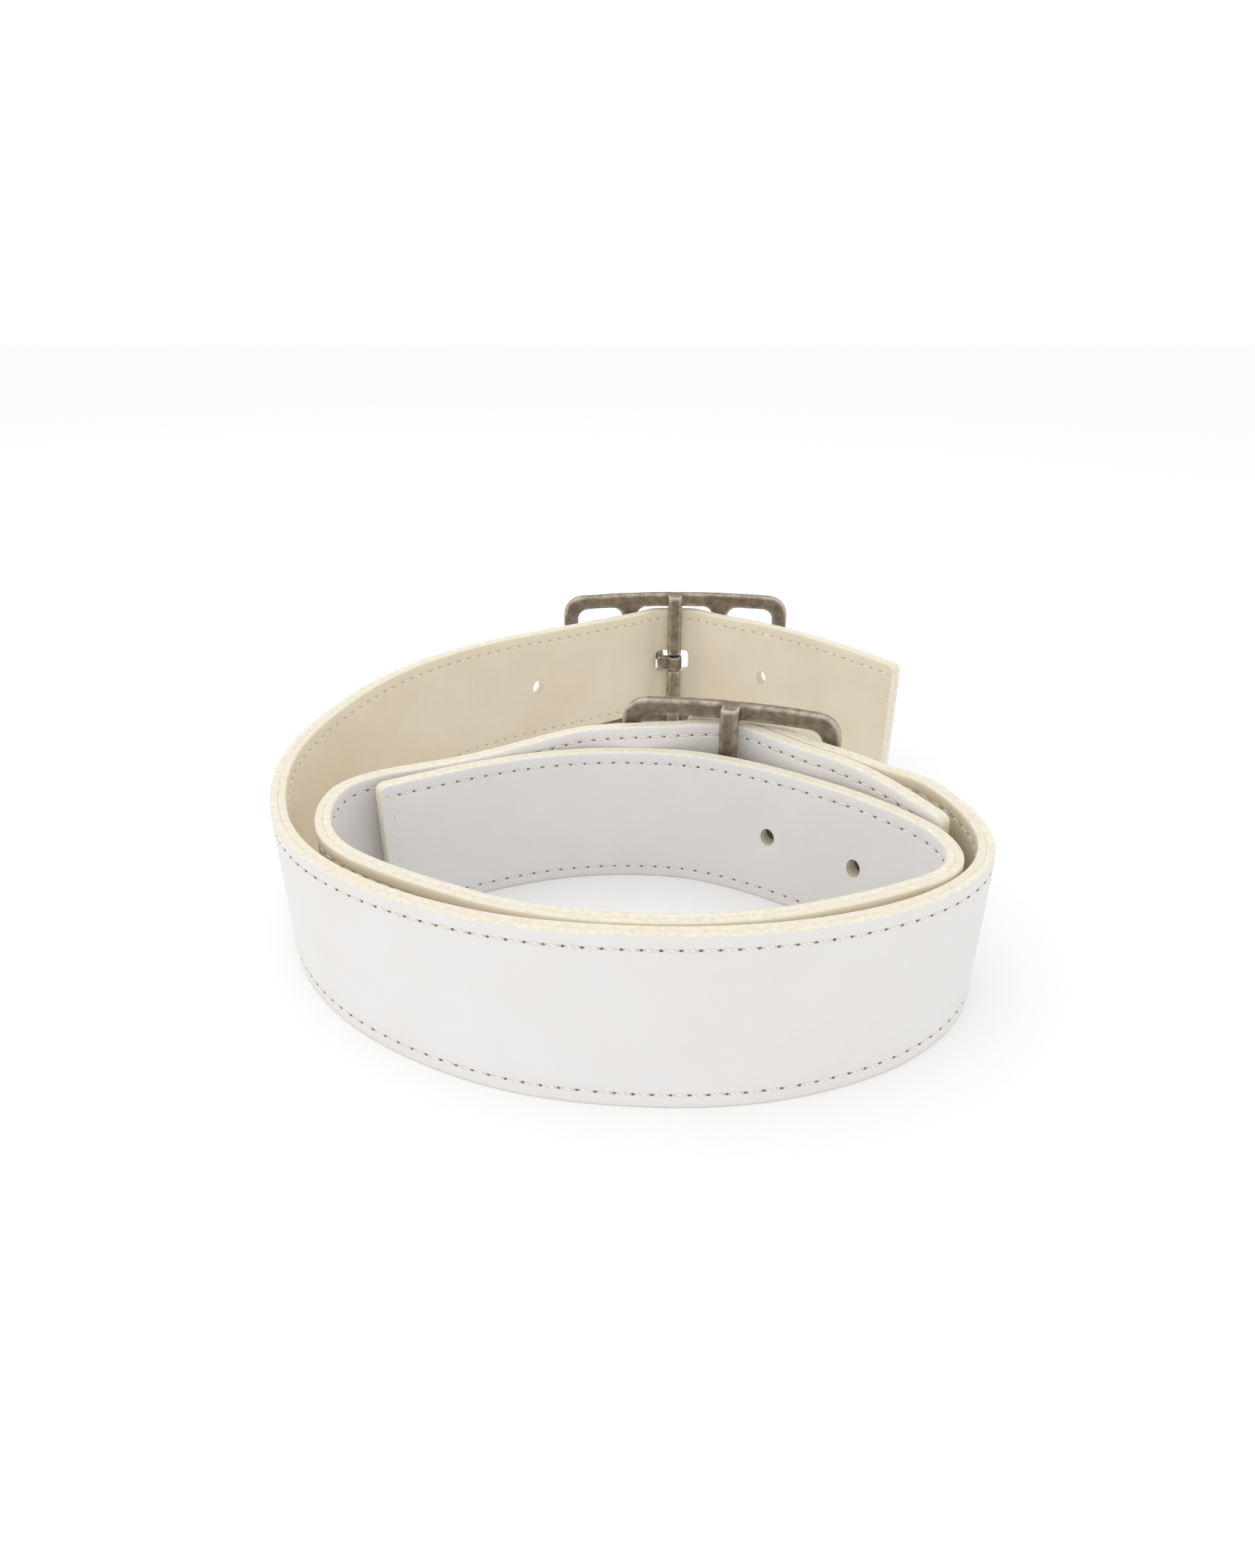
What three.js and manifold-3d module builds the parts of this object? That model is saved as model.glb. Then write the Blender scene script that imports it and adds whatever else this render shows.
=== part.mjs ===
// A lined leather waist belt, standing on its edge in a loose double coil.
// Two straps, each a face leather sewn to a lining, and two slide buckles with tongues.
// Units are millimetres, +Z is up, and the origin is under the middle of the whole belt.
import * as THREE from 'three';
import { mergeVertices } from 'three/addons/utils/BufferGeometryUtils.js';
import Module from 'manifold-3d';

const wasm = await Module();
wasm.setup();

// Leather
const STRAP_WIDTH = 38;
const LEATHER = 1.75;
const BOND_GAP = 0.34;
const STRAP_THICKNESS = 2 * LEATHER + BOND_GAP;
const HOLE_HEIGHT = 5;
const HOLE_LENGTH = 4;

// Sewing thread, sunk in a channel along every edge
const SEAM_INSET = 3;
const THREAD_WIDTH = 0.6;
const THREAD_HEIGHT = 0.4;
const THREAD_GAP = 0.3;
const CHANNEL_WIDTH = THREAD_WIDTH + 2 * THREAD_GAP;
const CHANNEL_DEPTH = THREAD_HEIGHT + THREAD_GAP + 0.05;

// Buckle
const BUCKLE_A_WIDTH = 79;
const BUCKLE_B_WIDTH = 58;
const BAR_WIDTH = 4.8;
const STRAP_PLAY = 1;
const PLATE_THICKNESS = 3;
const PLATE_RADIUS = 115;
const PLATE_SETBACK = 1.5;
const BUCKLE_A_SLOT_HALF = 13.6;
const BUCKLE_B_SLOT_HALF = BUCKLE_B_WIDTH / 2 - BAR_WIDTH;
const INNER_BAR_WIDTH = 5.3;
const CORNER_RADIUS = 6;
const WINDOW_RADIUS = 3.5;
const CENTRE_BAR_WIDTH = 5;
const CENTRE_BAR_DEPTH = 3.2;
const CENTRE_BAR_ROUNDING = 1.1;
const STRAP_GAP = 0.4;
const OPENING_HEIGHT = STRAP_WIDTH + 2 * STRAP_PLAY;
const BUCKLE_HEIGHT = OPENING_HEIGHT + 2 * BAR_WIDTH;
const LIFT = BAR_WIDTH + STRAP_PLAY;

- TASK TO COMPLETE
Return what is listed above, exactly and completely.

- THE SOLUTION
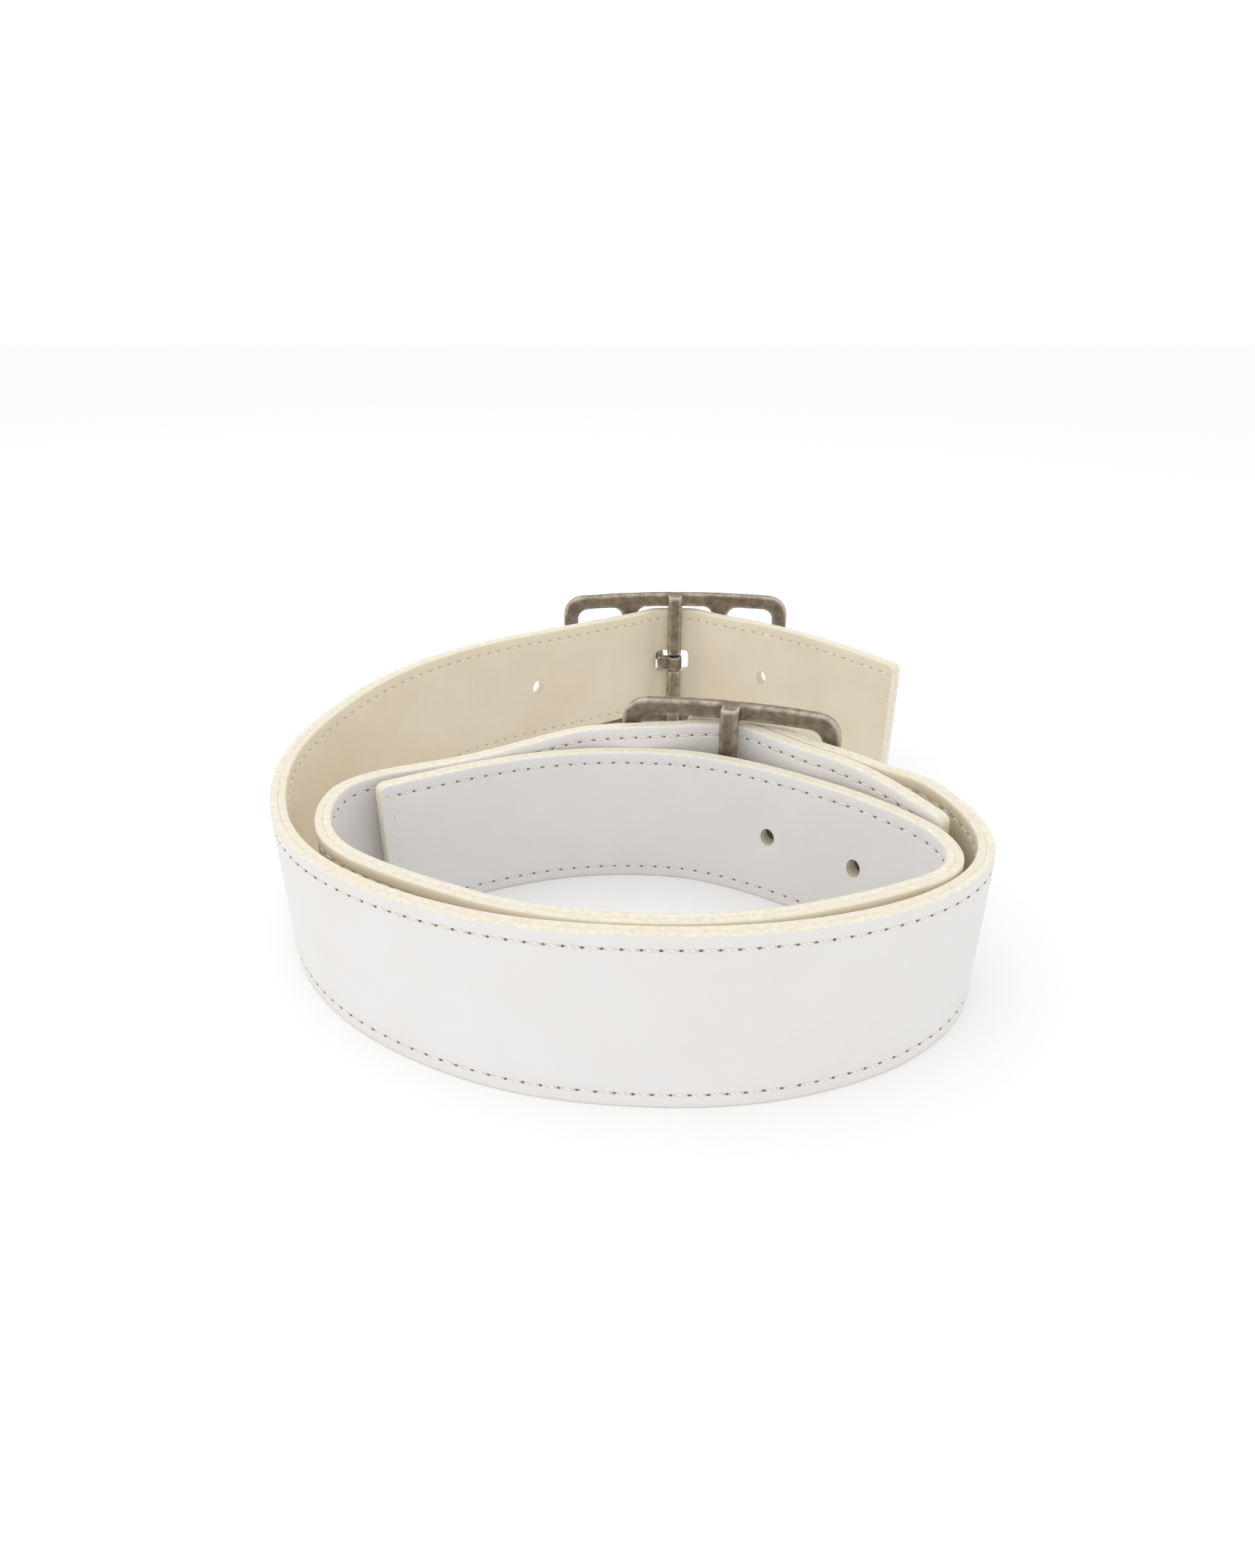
What three.js and manifold-3d module builds the parts of this object? That model is saved as model.glb. Then write the Blender scene script that imports it and adds whatever else this render shows.
=== part.mjs ===
// A lined leather waist belt, standing on its edge in a loose double coil.
// Two straps, each a face leather sewn to a lining, and two slide buckles with tongues.
// Units are millimetres, +Z is up, and the origin is under the middle of the whole belt.
import * as THREE from 'three';
import { mergeVertices } from 'three/addons/utils/BufferGeometryUtils.js';
import Module from 'manifold-3d';

const wasm = await Module();
wasm.setup();

// Leather
const STRAP_WIDTH = 38;
const LEATHER = 1.75;
const BOND_GAP = 0.34;
const STRAP_THICKNESS = 2 * LEATHER + BOND_GAP;
const HOLE_HEIGHT = 5;
const HOLE_LENGTH = 4;

// Sewing thread, sunk in a channel along every edge
const SEAM_INSET = 3;
const THREAD_WIDTH = 0.6;
const THREAD_HEIGHT = 0.4;
const THREAD_GAP = 0.3;
const CHANNEL_WIDTH = THREAD_WIDTH + 2 * THREAD_GAP;
const CHANNEL_DEPTH = THREAD_HEIGHT + THREAD_GAP + 0.05;

// Buckle
const BUCKLE_A_WIDTH = 79;
const BUCKLE_B_WIDTH = 58;
const BAR_WIDTH = 4.8;
const STRAP_PLAY = 1;
const PLATE_THICKNESS = 3;
const PLATE_RADIUS = 115;
const PLATE_SETBACK = 1.5;
const BUCKLE_A_SLOT_HALF = 13.6;
const BUCKLE_B_SLOT_HALF = BUCKLE_B_WIDTH / 2 - BAR_WIDTH;
const INNER_BAR_WIDTH = 5.3;
const CORNER_RADIUS = 6;
const WINDOW_RADIUS = 3.5;
const CENTRE_BAR_WIDTH = 5;
const CENTRE_BAR_DEPTH = 3.2;
const CENTRE_BAR_ROUNDING = 1.1;
const STRAP_GAP = 0.4;
const OPENING_HEIGHT = STRAP_WIDTH + 2 * STRAP_PLAY;
const BUCKLE_HEIGHT = OPENING_HEIGHT + 2 * BAR_WIDTH;
const LIFT = BAR_WIDTH + STRAP_PLAY;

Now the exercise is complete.